The couple says they are "big supporters" of reunification, or reconnecting foster children back to their families, Cozad said. And for the majority of the children they have fostered, that's the direction things went. "That was not possible for Dayshawn and Michael," she said.
She called the relationships they've formed with the birth families of the kids they've fostered "a privilege."
"We walk hand-in-hand with them," she told "GMA." "When we go to court, I'm sitting next to their moms and supporting them. You get to play this small role in raising kids and being a support for a family when they need it."
"You don't know what path they've walked to get to this point," she said. "You need to have empathy and compassion."
Cozad was only 23 when Dayshawn, then 10, came to their home. Through parenting coaches, online resources, other foster parents and conferences, the couple found the support they needed to successfully parent an older child. Now, they are specializing in fostering hard-to-place and at-risk teens. They have a 14-year-old with them now and are in training to take in victims of sex-trafficking.
Cozad said the couple uses Trust-Based Relational Intervention (TBRI) with the kids they take in. She called it a" parenting style for parenting kids who have been through trauma."
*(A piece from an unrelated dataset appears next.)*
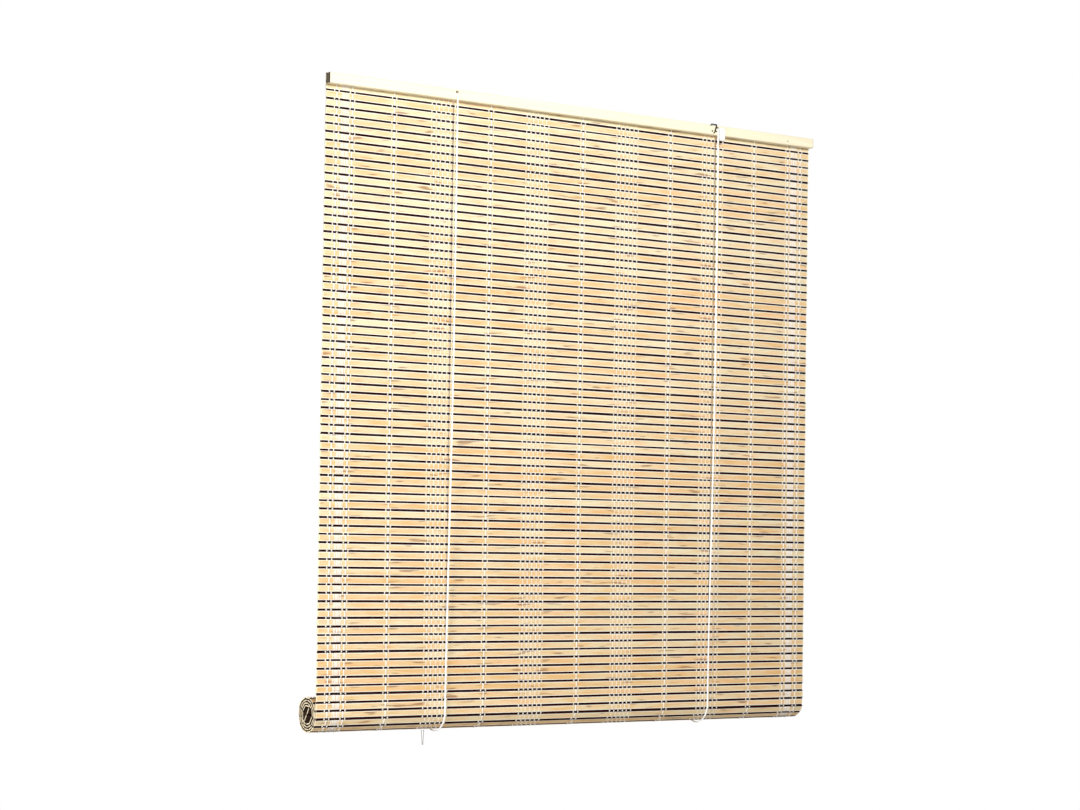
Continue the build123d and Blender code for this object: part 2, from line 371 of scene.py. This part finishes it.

If you have a kid who has been through trauma, she said, "you become a person they can attach to before you fix the behaviors. You have to attach with the child before they can heal."
For Sara, Stuart, Dayshawn and Micheal, "everything has changed and nothing has changed" since adoption day, Cozad said. They had been living as a family, but now it's official. She said that now she is free to parent a bit more freely.
"Sometimes people say we are incredible people," Cozad said. "That's not true. It's just showing up and trying to do your best. We meet incredible kids and families and it's a great privilege to care for kids in our community."